Fortunately, the outbound trip wasn't all about work! Derrick had the chance to immerse himself in Zanzibari culture through various activities, such as swimming with dolphins, exploring coral reefs in the Indian Ocean, and touring Old Town (see Figure 3). Reflecting on his experience, Derrick shares:

“Exploring Old Town and learning about its history, from religion to slavery, colonization, and trade, was enlightening. The walking tour provided insight into the daily lives of many in the region, and I'm grateful for these cultural experiences. Although learning about the history, especially the slavery and treatment of Africans, was challenging, both experiences were profound and transformative.”

As Derrick reflects on his outbound journey as a US Outbound Fellow, he acknowledges the importance of collaborative partnerships in driving meaningful change. He states:

"The Outbound Fellowship had a profound impact on my outlook on disabilities beyond my state and country. I am inspired to share this enthusiasm with other leaders in our network and raise awareness about the opportunities that exist to create partnerships."

Derrick plans to continue collaborating with Bakar to find research funding and support each other in proposal development. As AUCD President, he will prioritize international relationships and enhance AUCD’s International Special Interest Group.
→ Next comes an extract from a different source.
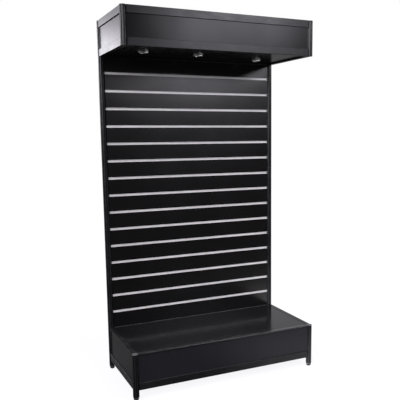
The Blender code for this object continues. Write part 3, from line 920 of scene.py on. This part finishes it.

He wants to further develop Bakar's and other leaders' capacities through virtual training, assistive technology, quarterly capacity-building sessions with OPD leaders from Zanzibar, and a follow-up trip to the island within the next year to assess the impact of their work.

Two men, one African American man and one Zanzibari man with his arm in a sling, standing on a beach with boats behind them.
Figure 3: Derrick (left) and Bakar (right) enjoying the beach in Zanzibar.